Expert Tips for Your Commodities Buyer Interview

  • Research the exact commodities the company buys and understand the main price drivers, supply risks, and seasonality for those materials.
  • Prepare 2-3 quantified success stories showing cost savings, supplier improvements, or shortage prevention.
  • Be ready to explain how you balance price, quality, lead time, and risk using total cost of ownership.
  • Demonstrate strong market awareness by discussing recent trends, inflationary pressures, freight costs, or supply disruptions affecting the category.
  • Show that you collaborate well with planning, operations, quality, and finance, not just suppliers.
  • Use STAR format for behavioral answers and include metrics whenever possible.
  • Ask smart questions about supplier concentration, sourcing strategy, inventory policy, and how success is measured in the role.

Frequently Asked Questions About Commodities Buyer Interviews

What does a Commodities Buyer do in supply chain operations?

A Commodities Buyer sources raw materials or goods, negotiates pricing and terms, manages suppliers, monitors market trends, and ensures timely delivery to support production and business needs.
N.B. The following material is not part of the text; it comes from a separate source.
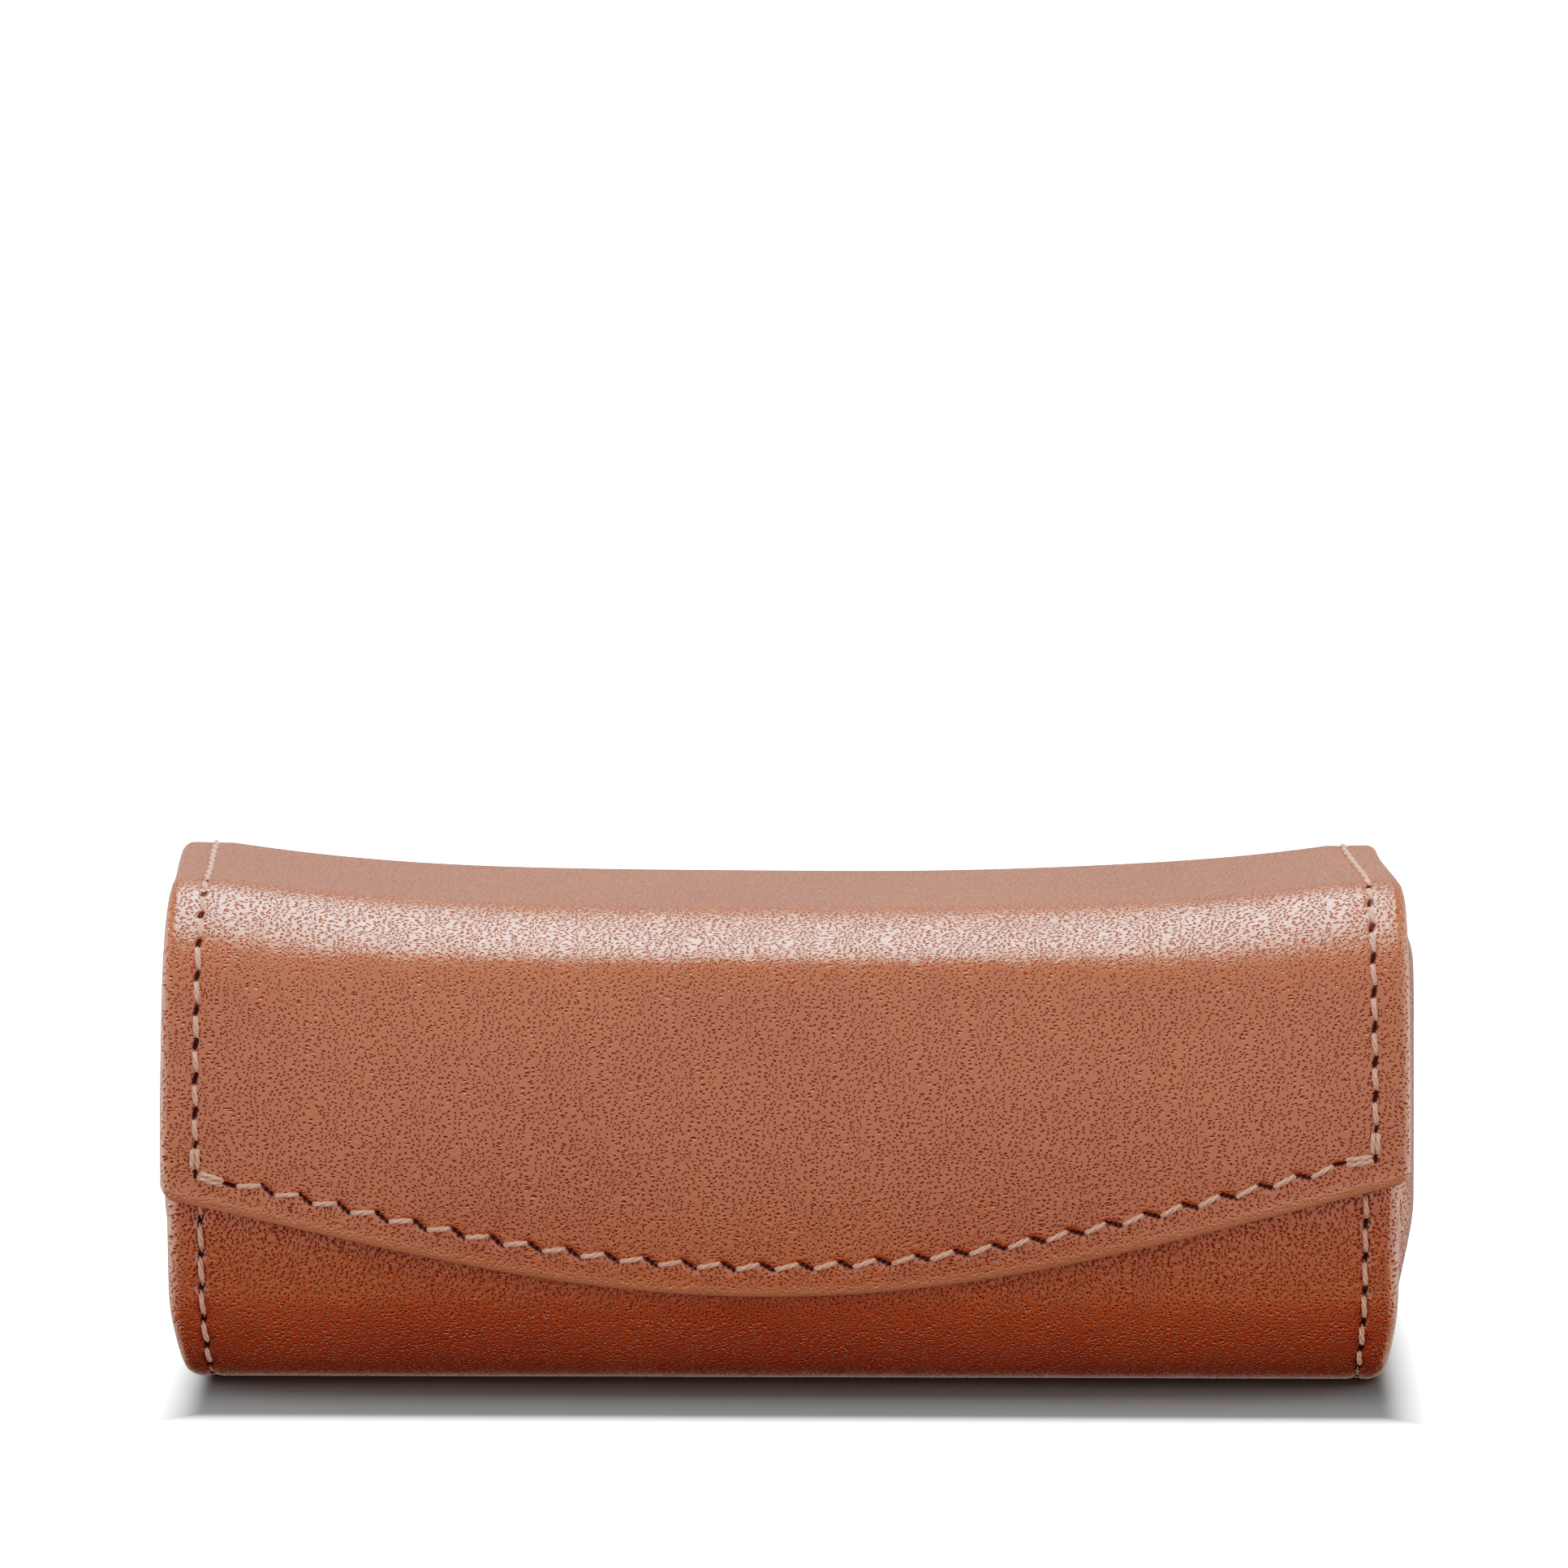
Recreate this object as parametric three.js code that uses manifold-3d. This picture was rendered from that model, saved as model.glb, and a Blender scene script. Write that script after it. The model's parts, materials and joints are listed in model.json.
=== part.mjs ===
// A leather eyeglasses case: a stiffened leather body, closed by a flap that hinges at the top of the back
// and comes over the top and down the front. Millimetres, +Z up, X along the length, the front faces -Y,
// origin at the middle of the underside.

import * as THREE from "three";
import { mergeVertices } from "three/addons/utils/BufferGeometryUtils.js";
import Module from "manifold-3d";

const wasm = await Module();
wasm.setup();

// ---- Driving dimensions -------------------------------------------------------------------------

const LENGTH = 160; // between the crowns of the two padded ends
const DEPTH = 58; // from the front of the closed flap to the back
const HEIGHT = 64; // from the underside to the top of the flap over the ends
const FLAP_HALF = 77.5; // half the length of the flap
const BODY_HALF = 76.5; // half the length of the body's leather
const HINGE_HEIGHT = 54; // the flap bends away from the back here

const TOP_FRONT_RADIUS = 15;
const TOP_BACK_RADIUS = 6.5;
const LOW_BACK_RADIUS = 8;
const FRONT_RADIUS = 96; // the gentle bulge of the front
const FRONT_TOP_TILT = 10; // degrees: how far the front looks up where it meets the top corner
const FRONT_LOW_TILT = -14; // degrees: how far it looks down where it meets the lower corner

const LEATHER = 1.2;
const BODY_BOARD = 1.5;
const FLAP_BOARD = 0.9;
const LINING = 0.7;
const PLY_GAP = 0.1; // between layers glued to each other
const REST_GAP = 0.3; // between the closed flap and what it rests on
const BODY_WALL = LEATHER + BODY_BOARD + LINING + 2 * PLY_GAP;
const FLAP_WALL = LEATHER + FLAP_BOARD + LINING + 2 * PLY_GAP;
const TURNED_EDGE = 2.8; // width of the leather folded round the edges of the boards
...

What skills are most important for a Commodities Buyer?

Key skills include negotiation, supplier relationship management, market analysis, cost control, forecasting, contract management, and strong communication across operations and finance teams.

How can I prepare for a Commodities Buyer interview?

Review the company's commodities, understand market drivers, prepare examples of savings or sourcing wins, and be ready to discuss supplier management, risk mitigation, and inventory planning.

What metrics do Commodities Buyers usually track?

Common metrics include cost savings, price variance, supplier on-time delivery, fill rate, quality defects, contract compliance, and forecast accuracy.